Is it a great movie? Hell no. Did I enjoy it 100x more than I would have elsewhere because the crowd demographic that cheered and yelled ‘KILL DAT MOTHUFUCKA! CHOP DAT FUCKAS HEAD OFF!’ at the screen the majority of the movie? Probably. But hey, that’s the movies for you. It’s all about the experience you have. 6/10

Magic Mike

Despite it also being possibly the gayest movie of this year, I saw Magic Mike because its director, Steven Soderbergh (Traffic, Ocean’s 11, The Informant, Contagion, Haywire), is one of my favorite currently working. Aside from being expertly shot and edited, what I discovered is that the movie actually isn’t half-bad when you consider this: It’s a film about how badly a group of flatbill hat, cargo-short-wearing geeds are failing at life, and how wildly unsuccessful their real dreams end up being. Shot against the cheap, prefab housing backdrop of Tampa, with a sheen of orange haze over the lens the entire time- Soderbergh hammers-in that these are places and people you just don’t want to be, and that everything around really just sucks ass.

The theater of overweight housewives and sorority girls was sad by the time Channing Tatum’s Magic Mike was giving up his life savings for his ‘true passion’ of making furniture to drug lords to settle a debt; holding back his tears and in essence watching his entire life crumble. It’s a movie that postures to be tragic, to have you feel for its party-rocking low-class losers. Instead, I laughed the entire time. And they, quite literally, wear long cargo shorts almost the entire movie. 7.5/10

The Amazing Spiderman

An unnecessary reboot of an already well-liked series (not including you, Spiderman 3), The Amazing Spiderman was already going to have a hard time with me. And it doesn’t do much to save itself or offer a refreshing view either. The movie is incredibly gimmicky- but felt most times that way because it had to be in order to stay distinct and fresh from the previous films. Still, even with a charismatic Andrew Garfield and moments of hopeful direction from Mark Webb, Spiderman can’t find solid enough feet to ‘best’ truthfully any of the three previous films, and instead seems very confused- it wants to delve into the ‘untold story’ of Peter’s parents in order to appear fresh- but not really, we realize shortly into the film, because that both wouldn’t make sense character-wise and was, truthfully, only a pull to once again diversify the film in its marketing. Which is the real problem this movie has: No one wants to see it.

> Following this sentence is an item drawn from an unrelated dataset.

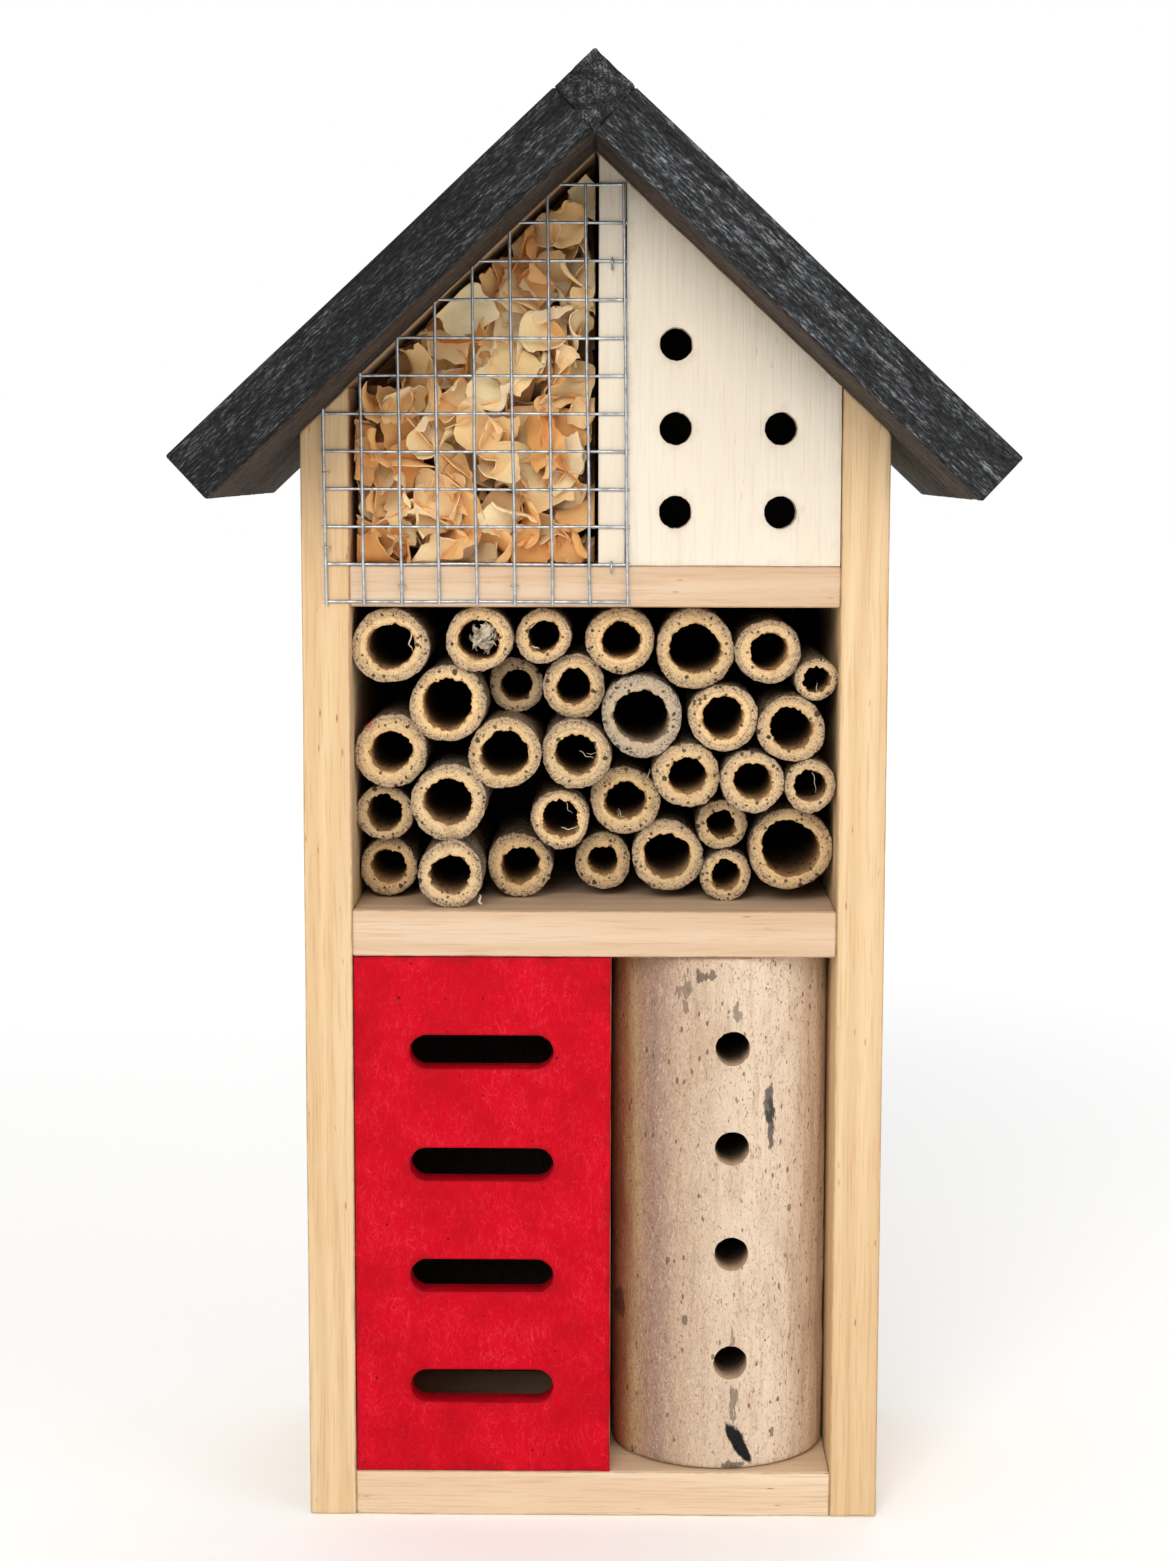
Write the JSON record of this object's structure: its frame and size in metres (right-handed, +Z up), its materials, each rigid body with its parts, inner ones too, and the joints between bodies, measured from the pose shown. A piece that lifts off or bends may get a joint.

The Dark Knight Rises comes out in 2 weeks, who the hell cares about this? I’m thinking the studio thought the exact same thing, because they’ve been pushing out smut advertising for the movie since before I can remember. So much so, in fact, someone actually put all of the clips and shots in ads together and it totals 25 full minutes of the actual movie you can watch online. My advice? Watch it- there isn’t much more to the movie, in all honesty. Because this Spiderman tip-toes around not saying ‘with great power comes great responsibility’, but at the same time can’t (or won’t) try to commit to another central theme, it’s left with no real message or story to tell. This is a movie with the potential for greatness and string thematic resonance scratching underneath the surface- but it’s both too afraid to try completely new things for fear of alienating its audience, while also too afraid to appear too same-y. I liked it more when I saw a better version of this movie the first time when I was 13 and the first movie came out. That, and Spiderman shouldn’t be skateboarding. It makes me shudder. 5/10

  1. Lambda Bro Alpha

    For the record- you willingly viewed “Like Mike”?

    Atomic, I question your sexuality. If I was your brother, I would harass the shit out of you for this.